Tja, und dann spult sich - immer wieder unterbrochen von beeindruckenden Naturaufnahmen, bei denen nur noch die Off-Stimme von Heinz Sielmann fehlt - das Szenario ab, das wir schon aus anderen Kroko-Filmen kennen. Die Gruppe streitet, rauft sich angesichts der Gefahr wieder zusammen, dann schnappt sich das Viech mal hier einen, mal dort einen und lässt die Menschen immer wieder in clevere Fallen laufen, bis es zu einem dramatischen Fluchtversuch kommt. Dabei erwischt es aber leider eine der Hauptfiguren, und weil das nun mal ganz und gar nicht sein darf und auch den Drehbuchautoren nicht gestattet ist, Hauptfiguren und Sympathieträger wegfressen zu lassen, macht sich ein etwas tollpatschiger amerikanischer Stadtmensch zur waghalsigen Rettungsaktion auf und stellt die Beschtie zum Showdown. Der ist dann zwar sehr dramatisch und spielt sich - man höre und staune - in einem hohlen Baum (!!!) ab (das ist was ganz anderes als die hohlen, winddurchpfiffenen gassen von Chicago, wo der Stadtmensch herkommt), aber er ist auch mehr als unglaubwürdig und wirkt ungefähr so, als wolle man sich mit einem Zahnstocher gegen eines der kickboxenden Känguruhs wehren.
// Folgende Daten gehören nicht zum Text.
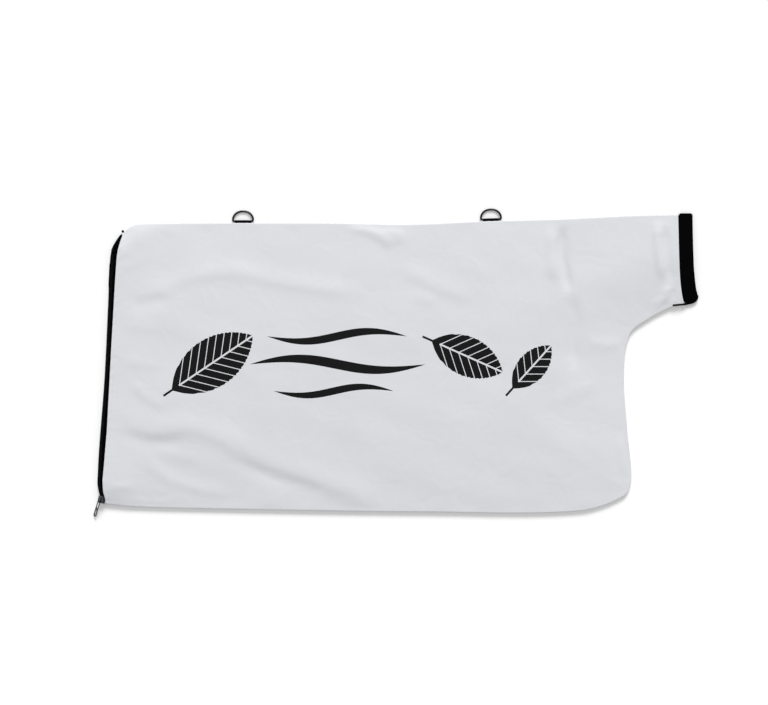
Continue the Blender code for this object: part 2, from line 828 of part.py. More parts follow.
def pull_frame():
    """The pull's own axes: origin on its bar, X along the bar, -Y towards its tip."""
    height = CHANNEL_ABOVE + SLIDER_WALL + 1.5 * GAP + PULL_BAR / 2
    seat = Matrix.Translation((0.0, PULL_BAR_SEAT, height))
    yaw = Matrix.Rotation(-PULL_YAW, 4, "Z")
    droop = Matrix.Rotation(PULL_DROOP, 4, "X")
    return zip_frame() @ seat @ yaw @ droop


def make_pull(collection):
    half = PULL_WIDTH / 2
    rail = (PULL_WIDTH - 0.0040) / 2
    top = PULL_BAR / 2
    low = top - PULL_LENGTH
    window = rounded(half - rail, -top - PULL_WINDOW, -top, 0.0008, 2)
    eye = rounded(PULL_EYE_WIDTH / 2, low + rail * 1.4, low + rail * 1.4 + PULL_EYE, 0.0014)
    edge = rounded(half, low, top, half * 0.55)
    pull = flat_solid("zip_pull", [edge, window, eye], PULL_THICKNESS, collection)
    pull.matrix_world = pull_frame()
    finish(pull, *ZINC_LOOK)


def ring_places():
    """Each ring's name and the place of its bar, along the slope of the seam that it hangs from."""
    half = RING_WIDTH / 2
    for name, x in (("left", -RING_SPACING / 2), ("right", RING_SPACING / 2)):
        slope = math.atan2(UPPER.height_at(x + half) - UPPER.height_at(x - half), 2 * half)
        bar = Matrix.Translation((x, UPPER.height_at(x), SEAM_HEIGHT)) @ Matrix.Rotation(slope, 4, "Z")
        yield name, bar @ Matrix.Translation((0.0, BAR_OUT, 0.0))


def make_rings(collection):
    corner = RING_CORNER
    turn = math.degrees(math.asin(corner / (RING_RADIUS - corner)))
    reach = (RING_RADIUS - corner) * math.cos(math.radians(turn))
    bow = []
    for k in range(19):
        angle = math.radians(turn + (180.0 - 2 * turn) * k / 18)
        round_x, round_y = abs(math.cos(angle)), math.sin(angle)
        fuller = (round_x**RING_SQUARENESS + round_y**RING_SQUARENESS) ** (1.0 / RING_SQUARENESS)
        bow.append((RING_RADIUS * math.cos(angle) / fuller, RING_RADIUS * round_y / fuller))
    right = arc((reach, corner), corner, -90.0, turn, 5)
    left = [(-x, y) for x, y in reversed(right)]
    outline = right[:-1] + bow + left[1:]
    tilt = -math.asin((SEAM_HEIGHT - RING_WIRE / 2 - 0.0001) / RING_RADIUS)
    for name, place in ring_places():
        points = [(x, y, 0.0) for x, y in outline]
        ring = wire("d_ring_" + name, points, RING_WIRE / 2, True, collection)
        ring.matrix_world = place @ Matrix.Rotation(tilt, 4, "X")
        ring = as_mesh(ring, collection)
        finish(ring, *NICKEL_LOOK)


def make_loops(collection):
    """Tape folded round each ring's bar, with both ends sewn into the upper seam."""
    bore = RING_WIRE / 2 + LOOP_PLAY
    outer = bore + LOOP_TAPE
    stem = LOOP_TAPE
    turn = math.degrees(math.asin(stem / outer))
    for name, place in ring_places():
        outline = arc((0.0, 0.0), outer, -180.0 + turn, 180.0 - turn, 16)
        outline += [(-outer - LOOP_STEM, stem), (-outer - LOOP_STEM, -stem)]
        hole = arc((0.0, 0.0), bore, 0.0, 337.5, 15)
        loop = flat_solid("ring_loop_" + name, [outline, hole], LOOP_WIDTH, collection)
        stand = Matrix(((0.0, 0.0, 1.0), (1.0, 0.0, 0.0), (0.0, 1.0, 0.0))).to_4x4()
        loop.matrix_world = place @ stand
        finish(loop, *BLACK_LOOK)


def main():
    clear_scene()
    scene = bpy.context.scene.collection
    bag = bpy.data.collections.new("collection_bag")
    cutters = bpy.data.collections.new("cutters")
    scene.children.link(bag)
    scene.children.link(cutters)
    make_panels(bag)
    make_band(bag)
    make_tapes(bag)
    chain_end = make_coils(bag)
    make_stops(bag, cutters, chain_end)
    make_slider(bag, cutters)
    make_pull(bag)
    make_rings(bag)
    make_loops(bag)


main()
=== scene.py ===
"""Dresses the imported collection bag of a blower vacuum: cloth, seams, zip, elastic, rings and their light."""

import logging
import math
from dataclasses import dataclass, field
from enum import Enum
from functools import partial
from typing import Any, Callable, Sequence

import bmesh
import bpy
import numpy as np
from mathutils import Matrix, Vector


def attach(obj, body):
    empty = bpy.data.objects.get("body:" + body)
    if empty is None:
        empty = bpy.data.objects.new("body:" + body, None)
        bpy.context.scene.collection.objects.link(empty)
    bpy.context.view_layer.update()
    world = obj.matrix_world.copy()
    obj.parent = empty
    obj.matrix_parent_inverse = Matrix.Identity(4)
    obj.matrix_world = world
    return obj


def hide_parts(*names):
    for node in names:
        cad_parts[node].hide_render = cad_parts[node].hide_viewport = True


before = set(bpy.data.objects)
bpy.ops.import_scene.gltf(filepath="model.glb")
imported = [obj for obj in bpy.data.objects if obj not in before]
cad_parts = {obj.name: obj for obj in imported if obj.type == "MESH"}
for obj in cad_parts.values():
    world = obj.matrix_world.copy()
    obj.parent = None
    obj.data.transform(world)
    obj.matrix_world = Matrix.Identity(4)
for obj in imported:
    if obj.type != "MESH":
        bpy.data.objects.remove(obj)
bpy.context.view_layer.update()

LOG = logging.getLogger("collection_bag")
MM = 0.001
Array = np.ndarray
Socket = bpy.types.NodeSocket
Adder = Callable[..., Socket]


# Shader helpers


def linear(colour: str) -> tuple[float, float, float, float]:
    """Turns an sRGB hex colour to the linear values that shaders take.

    Args:
        colour: Six hex digits, such as "D8D9DD".

    Returns:
        Red, green, blue and an alpha of 1.
    """
    parts = [int(colour[k:k + 2], 16) / 255.0 for k in (0, 2, 4)]
    values = [c / 12.92 if c <= 0.04045 else ((c + 0.055) / 1.055) ** 2.4 for c in parts]
    return values[0], values[1], values[2], 1.0


def feed(node: bpy.types.Node, values: dict[Any, Any]) -> None:
    """Links or sets the inputs of one node.

    Args:
        node: The node, in its tree.
        values: For each input, by number or name, a socket to link or a value to set.
    """
    for key, value in values.items():
        if isinstance(value, Socket):
            node.id_data.links.new(value, node.inputs[key])
        else:
            node.inputs[key].default_value = value


def add_node(tree: bpy.types.NodeTree, kind: str, *feeds: Any, inputs: dict[Any, Any] | None = None,
             output: int | str = 0, **settings: Any) -> Socket:
    """Adds one shader node, sets it up and links what feeds it.

    Args:
        tree: The material's node tree.
        kind: The node's kind, with its operation after a dot where it has one, such as "Math.ADD".
        feeds: For its first inputs in their order, a socket to link or a value to set.
        inputs: The same for other inputs, by number or name.
        output: The output wanted, by number or name.
        settings: Properties of the node itself, such as data_type.

    Returns:
        The wanted output socket.
    """
    kind, _, operation = kind.partition(".")
    node = tree.nodes.new("ShaderNode" + kind)
    if operation:
        node.operation = operation
    for name, value in settings.items():
        setattr(node, name, value)
    feed(node, {**dict(enumerate(feeds)), **(inputs or {})})
    return node.outputs[output]


def new_material(name: str) -> tuple[bpy.types.Material, bpy.types.Node, Adder]:
    """Makes an empty node material with a Principled shader.

    Args:
        name: The material's name.

    Returns:
        The material, its Principled node, and add_node for its own tree.
    """
    material = bpy.data.materials.new(name)
    material.use_nodes = True
    tree = material.node_tree
    return material, tree.nodes["Principled BSDF"], partial(add_node, tree)


# Finishes


@dataclass(frozen=True)
class Leaf:
    """One printed leaf: its middle, turn, length and width, in metres and degrees."""

    x: float
    y: float
    turn: float
    length: float
    width: float


@dataclass(frozen=True)
class AirLine:
    """One printed line of moving air: a bowed stroke from left to right, thick in its middle."""

    x0: float
    x1: float
    y: float
    bow: float
    thick: float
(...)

Die Intensität und Spannung vergleichbarer Filme wie "Fährte des Grauens" oder "Lake Placid 2" erreicht der Streifen leider nicht. Dafür bietet er aber dennoch anderthalb Stunden gute Kroko-Unterhaltung, viel (ein wenig zuviel) Dialog, etwas zu wenig Action, kaum Blut (Bei Blood Surf hingen noch Gedärme in die Landschaft) und einen doch recht akzeptablen Showdown, dazu noch tolle Aufnahmen von Terra Australia. Mehr aber auch nicht. Die Krokodil-Fans, zu denen auch ich gehöre, erfreuen sich an dem Streifen aber dennoch, und so kann ich ihn trotz aller Mangelerscheinungen dann doch guten Gewissens empfehlen.